Senator Lindsey Graham, R-S.C., who chairs the Appropriations subcommittee on foreign operations, told reporters there would be “hell to pay” if it is confirmed that a Saudi security team killed Khashoggi.

Senate Foreign Relations Committee Chairman Bob Corker, R-Tenn., says the reports that Khashoggi was killed appear to be true but noted that if he is alive, Saudi Arabia could simply produce him.

More than a dozen senators on both sides of the political aisle have issued press statements raising concerns about Khashoggi and calling for the Saudis to investigate his disappearance. 

Along with Murphy, Corker and Graham, Senators Jeff Flake, R-Ariz., Marco Rubio, R-Fla., Robert Menendez, D-N.J., Tim Kaine, D-Va., Patrick Leahy, D-Vt., and Todd Young, R-Ind., issued statements on the letter sent to Trump triggering a Magnitsky investigation.

Members of Congress also have turned to social media to express their outrage.

Senator Richard Blumenthal posted on Twitter a link to a Washington Post opinion piece that evidence points to Saudi involvement in Khashoggi’s disappearance and apparent death. He offered his own thoughts as well: “Blood on Saudi hands? U.S. must investigate apparent murder of brave journalist Jamal Khashoggi. No business as usual.”

Connecticut Congressman Joe Courtney also took to Twitter to share that he was co-sponsoring a resolution to halt U.S. support for the Saudi-led conflict in Yemen.

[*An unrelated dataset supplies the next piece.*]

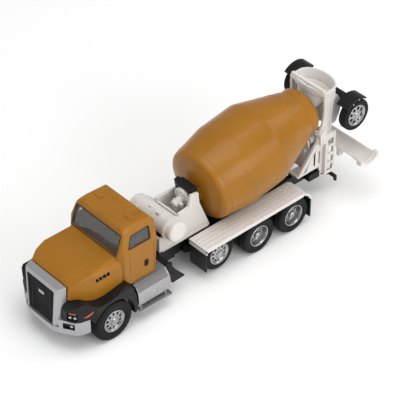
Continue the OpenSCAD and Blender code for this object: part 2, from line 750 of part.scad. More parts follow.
// ---------- rear pedestal, rollers, hopper ----------
module roller() {
  on_drum_axis() translate([-roller_down, roller_side, w_roller])
    rotate_extrude($fn = 48) polygon([
      [0, -3.2], [0.8, -3.2], [0.8, -1.8], [roller_r - 0.2, -1.8], [roller_r, -1.6],
      [roller_r, 1.6], [roller_r - 0.2, 1.8], [0.8, 1.8], [0.8, 3.2], [0, 3.2]
    ]);
}

module roller_left() color([0.5, 0.5, 0.5]) on_frame() roller();
module roller_right() color([0.5, 0.5, 0.5]) on_frame() mirror([0, 1, 0]) roller();

module rear_pedestal() color(white) on_frame() {
  difference() {
    union() {
      // outer side plates with the raked front leg
      both() side_plate([
        [-57.5, pad_top], [-60.5, pad_top], [-70.2, 33.4], [-70.2, pad_top],
        [-71.4, pad_top], [-71.4, 31.5], [-78.4, 31.5], [-78.4, 12.5], [-79.6, 12.5],
        [-79.6, 41], [-76.4, 41], [-71.8, 43.2], [-70.6, 37.8]
      ], 11.4, 12.8);
      // middle box on the rails
      difference() {
        block([-77.6, -8.4, pad_top], [-66, 8.4, 33]);
        block([-76.4, -7.2, pad_top - 1], [-67.2, 7.2, 31.8]);
      }
      // top bridge carrying the roller ears
      block([-78.4, -12.8, 31.6], [-70.4, 12.8, 33.2]);
      // slotted front panel
      difference() {
        block([-71.6, -12.8, 21], [-70.4, 12.8, 32]);
        both() for (y = [9.4, 10.9]) block([-73, y, 23], [-69, y + 0.7, 30]);
        mirror([0, 1, 0]) block([-73, 8.7, 20], [-69, 11.3, 24]);
      }
      // roller ears
      both() on_drum_axis() for (w = [-2.7, 2.7])
        translate([-roller_down, roller_side, w_roller + w - 0.5]) {
          cylinder(h = 1, r = 1.35, $fn = 32);
          translate([-7, -1.35, 0]) cube([7, 2.7, 1]);
        }
      // feet that tie the raked legs to the rails
      both() block([-65, rail_in, pad_top], [-57.5, 12.8, pad_top + 1.1]);
      // arm that carries the swing post of the chute
      block([-91, -2.6, 14.6], [-76, 2.6, 17.8]);
      translate([chute_x, 0, 14.6]) cylinder(h = 4.4, r = 3.1, $fn = 48);
      block([-79.4, -5.8, 14.2], [-76.2, 5.8, pad_top + 1]);
    }
    both() on_drum_axis() translate([-roller_down, roller_side, w_roller - 5])
      cylinder(h = 10, r = 0.8 + run_gap, $fn = 32);
    translate([chute_x, 0, 14]) cylinder(h = 6, r = 1.6 + run_gap, $fn = 32);
    block([-78, -5.9, 13], [-75.9, 5.9, 19.1]);
  }
}

module hopper_supports() color(white) on_frame()
  both() {
    side_plate([
      [-76.4, 41], [-79.6, 41], [-81.6, 53], [-82.6, 63.2], [-75, 63.2], [-75.3, 57],
      [-74.9, 51.5], [-74, 47.6], [-71.8, 43.2]
    ], 11.6, 12.8);
    block([-80.4, 12.7, 42], [-79.4, 13.4, 61]);
  }

module oval(x, z, a, b, h) {
  translate([x, 0, z]) scale([a, b, 1]) cylinder(h = h, r = 1, $fn = 48);
}

module hopper() color(white) on_frame()
  difference() {
    union() {
      hull() {
        oval(hopper_x, hopper_z - 1, 8.2, 12.4, 1);
        block([-77, -12.2, hopper_z - 1], [-74.8, 12.2, hopper_z]);
        oval(hopper_x + 0.6, hopper_z - 5, 7.2, 11.2, 0.5);
      }
      hull() {
        oval(hopper_x + 0.6, hopper_z - 5.2, 7.2, 11.2, 0.6);
        translate([-74.6, 0, 54.2]) rotate([0, 28, 0])
          oval(0, 0, 3.4, 5.4, 0.5);
      }
      both() side_plate([[-76.9, 58], [-82, 58], [-82.4, 64.4], [-76.9, 64.4]], 10.3, 11.6);
      both() side_plate([[-75, 63.2], [-82.6, 63.2], [-82.8, hopper_z - 0.6],
        [-74.8, hopper_z - 0.6]], 11.3, 12.8);
    }
    hull() {
      oval(hopper_x, hopper_z + 0.2, 7.4, 11.6, 1);
      block([-77.2, -11.4, hopper_z + 0.2], [-75.7, 11.4, hopper_z + 1.2]);
      oval(hopper_x + 0.6, hopper_z - 5, 6.3, 10.3, 0.5);
    }
    hull() {
      oval(hopper_x + 0.6, hopper_z - 5.3, 6.3, 10.3, 0.9);
      translate([-74.4, 0, 53.4]) rotate([0, 28, 0])
        oval(0, 0, 2.6, 4.6, 0.5);
    }
  }

// open-fronted funnel that gathers what falls from the mouth
module collector() color(white) on_frame()
  difference() {
    union() {
      translate([-84.3, 0, 39]) cylinder(h = 17.5, r1 = 4.9, r2 = 7.9, $fn = 64);
      translate([-84.3, 0, 36]) cylinder(h = 3.1, r = 4.9, $fn = 64);
      block([-84.3, -7.9, 52], [-77, 7.9, 56.5]);
      both() block([-85.4, 5.8, 47.4], [-80.5, 11.6, 49]);
    }
    translate([-84.3, 0, 38.99]) cylinder(h = 18.6, r1 = 4, r2 = 7.2, $fn = 64);
    translate([-84.3, 0, 35]) cylinder(h = 6, r = 4, $fn = 64);
    block([-84.3, -7.1, 38], [-70, 7.1, 60]);
    block([-79.4, -9, 30], [-70, 9, 51.9]);
    // clear of the drum's mouth as it turns
    on_drum_axis() translate([0, 0, 60]) cylinder(h = 14.2, r = 14, $fn = 64);
  }

module chute_yoke() color(white) on_frame() {
  translate([chute_x, 0, 14.2]) cylinder(h = 6, r = 1.6, $fn = 48);
  translate([chute_x, 0, 19.3]) cylinder(h = 1.2, r = 3.4, $fn = 48);
  difference() {
    union() {
      block([chute_x - 4.4, -2.2, 20.1], [chute_x + 4.4, 2.2, 21.1]);
      for (x = [-4.4, 3.4]) {
        block([chute_x + x, -2, 20.2], [chute_x + x + 1, 2, 23.4]);
        translate([chute_x + x, 0, 23.4]) rotate([0, 90, 0]) cylinder(h = 1, r = 2, $fn = 32);
      }
    }
    translate([chute_x - 6, 0, 23.4]) rotate([0, 90, 0])
      cylinder(h = 12, r = 0.9 + run_gap, $fn = 32);
  }
}

chute_arc = 6.3;
chute_cz = chute_z + 2.7;

module main_chute() color(white) on_frame() {
  difference() {
    union() {
      y_bar(chute_x, chute_cz, -5, chute_end, chute_arc);
      y_bar(chute_x, chute_cz, chute_end - 2.2, chute_end, chute_arc + 0.4);
      y_bar(chute_x, chute_cz, -5, -3.4, chute_arc + 0.4);
    }
    y_bar(chute_x, chute_cz, -6, chute_end + 1, chute_arc - 0.8);
    block([chute_x - 9, -7, chute_z], [chute_x + 9, chute_end + 2, chute_z + 12]);
  }
  // rolled lips
  for (s = [-1, 1])
    y_bar(chute_x + s * (chute_w - 0.3), chute_z - 0.2, -5, chute_end, 0.5);
  // hinge eye and pin under the root
  difference() {
    union() {
      translate([chute_x - 3.1, 0, 23.4]) rotate([0, 90, 0])
        cylinder(h = 6.2, r = 1.9, $fn = 32);
      block([chute_x - 3.1, -1.9, 23.4], [chute_x + 3.1, 1.9, 28.2]);
    }
    y_bar(chute_x, chute_cz, -6, chute_end + 1, chute_arc - 0.4);
  }
  translate([chute_x - 5.2, 0, 23.4]) rotate([0, 90, 0]) cylinder(h = 10.4, r = 0.9, $fn = 32);
  // stay bracket on the near side
  difference() {
    block([chute_x + 2.2, 14.6, 24.6], [chute_x + 5.4, 16.6, 30]);
    y_bar(chute_x, chute_cz, 13, 18, chute_arc - 0.4);
  }
}

// box shaped ladder on the near post, with four foot holes
module ladder() color(white) on_frame()
  difference() {
    block([-82.8, 12.8, 15.2], [-75.6, 14.9, 41.8]);
    block([-81.9, 12, 16.1], [-76.5, 14.1, 40.9]);
    for (z = [17, 22.7, 28.4, 34.1]) block([-81.3, 14, z], [-77.1, 16, z + 4]);
  }

// ---------- decks, flaps, bumper bar ----------
module deck() {
  long_bar([[11.7, 19.2], [11.7, 22], [25.1, 22], [25.1, 20.3], [24.55, 20.3], [24.55, 21.3],
    [12.4, 21.3], [12.4, 19.2]], -50, 18.3);
  for (y = [13.4:1.7:22]) block([-49.5, y, 21.9], [17.6, y + 0.55, 22.25]);
  block([-50, 23.9, 21.9], [18.3, 25.1, 22.3]);
  // front end wall and sloping tail
  block([17.5, 11.7, 19.2], [18.3, 25.1, 22]);
  side_plate([[-49.9, 21.2], [-49.9, 22.2], [-54.6, 18.6], [-56, 16.8], [-56, 15.9],
    [-55.2, 15.9], [-54.2, 17.9]], 11.7, 25.1);
  // hangers between the wheels
  for (x = [-7.2, -32.3]) block([x, rail_out, 17.6], [x + 1.4, 23.6, 21.3]);
  block([15.9, rail_out, 17.6], [17.6, 12.3, 20.6]);
}

module deck_left() color(white) on_frame() deck();
module deck_right() color(white) on_frame() mirror([0, 1, 0]) deck();

module mudflaps() color(black) on_frame()
  both() {
    block([17.5, 12.6, 7.6], [18.2, 24.5, 19.2]);
    block([-56, 13.2, 4], [-55.2, 24.7, 15.9]);
  }

module rear_bumper() color(black) on_frame() {
  block([-86.4, -14, 7.2], [-85.2, 14, 8.8]);
  both() {
    side_plate([[-86.4, 7.2], [-86.4, 8.8], [-79, rail_z + 1.4], [-79, rail_z],
      [-72, rail_z], [-72, rail_z - 1.4], [-77, rail_z - 1.6], [-84, 7.2]],
      rail_in, rail_out);
    block([-86.4, 12.6, 5.6], [-85.2, 14, 7.3]);
  }
}

module tail_lights() color([0.6, 0.05, 0.04]) on_frame()
  both() block([-86.9, 9.4, 7.4], [-86.4, 12.4, 8.6]);

// ---------- lift axle ----------
module lift_carrier() color(black) on_frame() {
  difference() {
    union() {
      y_bar(lift_x, lift_z, -14.6, 14.6, 2);
      both() hull() {
        y_bar(lift_pin[0], lift_pin[1], 9.1, 11.1, 2.2);
        y_bar(lift_x, lift_z, 9.1, 11.1, 2.1);
      }
    }
    y_bar(lift_x, lift_z, -16, 16, rod_r + run_gap);
    both() y_bar(lift_pin[0], lift_pin[1], 8, 13, 1 + run_gap);
  }
}

// ---------- booster axle ----------
module booster_frame() color(black) on_frame() {
  difference() {
    union() {
      // arm on the right, outside the collector and inside the hopper support
      side_plate([
        [-71.9, 15.5], [-72.1, 18.6], [-74.6, 21.6], [-87.4, 50.6], [-92.9, 56.2],
        [-95.9, 56.2], [-95.9, 51.6], [-91.6, 49.6], [-78.2, 19], [-76.6, 15.3],
        [-74, 13.9]
      ], -10.9, -8.9);
      // cranked beam behind the collector
      block([-95.9, -16.9, 52.2], [-93.2, 16.9, 56]);
      both() block([-95.9, 14.6, 51], [-87.4, 16.9, 54.2]);
    }
    y_bar(boost_pin[0], boost_pin[1], -12, -8, 1.5 + run_gap);
  }
  both() y_bar(boost_x, boost_z, 16.8, boost_y - 1.6, rod_r);
}

// quarter round guards over the booster tyres, open on the outside
module booster_fenders() color(black) on_frame()
  both() {
    intersection() {
      difference() {
        y_bar(boost_x, boost_z, 15.4, 23.5, 10.9);
        y_bar(boost_x, boost_z, 16.2, 24, 10.1);
      }
      translate([boost_x, 0, boost_z]) side_plate([
        [0, 0], [13 * cos(42), 13 * sin(42)], [18 * cos(83), 18 * sin(83)],
        [13 * cos(124), 13 * sin(124)]
      ], 15, 24);
      block([boost_x - 14, 15, 55.4], [boost_x + 14, 24, 70]);
    }
    block([boost_x - 2.4, 15.4, 54.2], [boost_x + 1.4, 16.2, 56.4]);
  }

frame_rails();
rear_suspension();
front_axle_beam();
drivetrain();
base_plate();
base_screws();
cab_shell();
hood();
glazing();
cab_interior();
steering_wheel();
door_handles();
hood_vents();
grille_surround();
grille_mesh();
bumper();
fog_lamps();
headlights();
marker_lights();
fender_left();
fender_right();
step_tank_left();
step_tank_right();
side_panels();
water_tank();
tank_fittings();
front_pedestal();
drum_gearbox();
drum_motor();
drum_shell();
drum_fins();
rear_pedestal();
roller_left();
roller_right();
hopper_supports();
hopper();
collector();
chute_yoke();
main_chute();
ladder();
deck_left();
deck_right();
mudflaps();
rear_bumper();
tail_lights();
lift_carrier();
lift_rims();
lift_tyres();
front_rims();
front_tyres();
drive_rims_1();
drive_tyres_1();
drive_rims_2();
drive_tyres_2();
booster_frame();
booster_fenders();
booster_rim_left();
booster_tyre_left();
booster_rim_right();
booster_tyre_right();
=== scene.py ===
import math
import bmesh
import bpy
from mathutils import Matrix, Vector


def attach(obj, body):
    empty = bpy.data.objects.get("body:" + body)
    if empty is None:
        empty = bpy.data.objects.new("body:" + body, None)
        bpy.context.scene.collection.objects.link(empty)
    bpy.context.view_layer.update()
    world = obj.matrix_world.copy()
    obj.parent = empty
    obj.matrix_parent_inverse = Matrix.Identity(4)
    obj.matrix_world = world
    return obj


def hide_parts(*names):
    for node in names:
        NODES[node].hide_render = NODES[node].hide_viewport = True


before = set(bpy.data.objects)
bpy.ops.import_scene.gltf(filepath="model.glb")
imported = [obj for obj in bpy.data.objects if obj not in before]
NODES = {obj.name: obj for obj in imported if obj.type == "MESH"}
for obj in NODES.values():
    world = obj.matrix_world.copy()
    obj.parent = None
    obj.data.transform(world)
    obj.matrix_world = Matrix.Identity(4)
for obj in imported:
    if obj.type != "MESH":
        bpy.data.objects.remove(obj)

MM = 0.001
SHIFT_X, SHIFT_Y = 3.3, 4.35  # the truck's own lines against the library frame, in mm
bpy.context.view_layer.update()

# Driving sizes on the truck's own lines, in mm: x forward, y left, z up from the ground
DRUM_Z, DRUM_TILT = 40.3, 9.92  # height of the drum's axis at x = 0, and its slope in degrees
CAB_REAR, CAB_W, CAB_Z, ROOF_Z = 46.0, 20.2, 23.5, 57.2  # rear face, half width, sill, roof
WALL = 1.2  # thickness of the cab and hood
BUMPER_Z = 20.2  # top of the bumper, where the fenders end
SCREEN_X, SCREEN_LOW, SCREEN_HIGH, SCREEN_RAKE = 103.5, 14.9, 36.0, 0.053  # woven screen
LAMP_TURN = 32.2  # how far the lamps face round from straight ahead, in degrees
HEAD_LAMP, FOG_LAMP = (99.3, 18.93, 23.9), (100.5, 17.3, 16.9)
CHUTE_X, CHUTE_CZ, CHUTE_TOP = -89.5, 33.2, 30.6  # trough: centre line and rim height
PAD_TOP = 20.8  # foot of the front pedestal
DECK_IN, DECK_OUT = 11.7, 25.1  # inner and outer edge of the side decks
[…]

Matt Corey, Murphy’s Republican opponent, said he would love to debate the issue of U.S. relations with Saudi Arabia, and America’s role in the Middle East, but “Murphy is dodging me and says he is just too busy to debate. Like with every other issue he decides to grandstand on, before all of the facts are in, I’m guessing his staff is preparing a fundraising email right now on. As a US Senator, I would demand accountability and transparency from Saudi Arabia, but would wait until all of the facts are in before interjecting myself in State Department affairs.”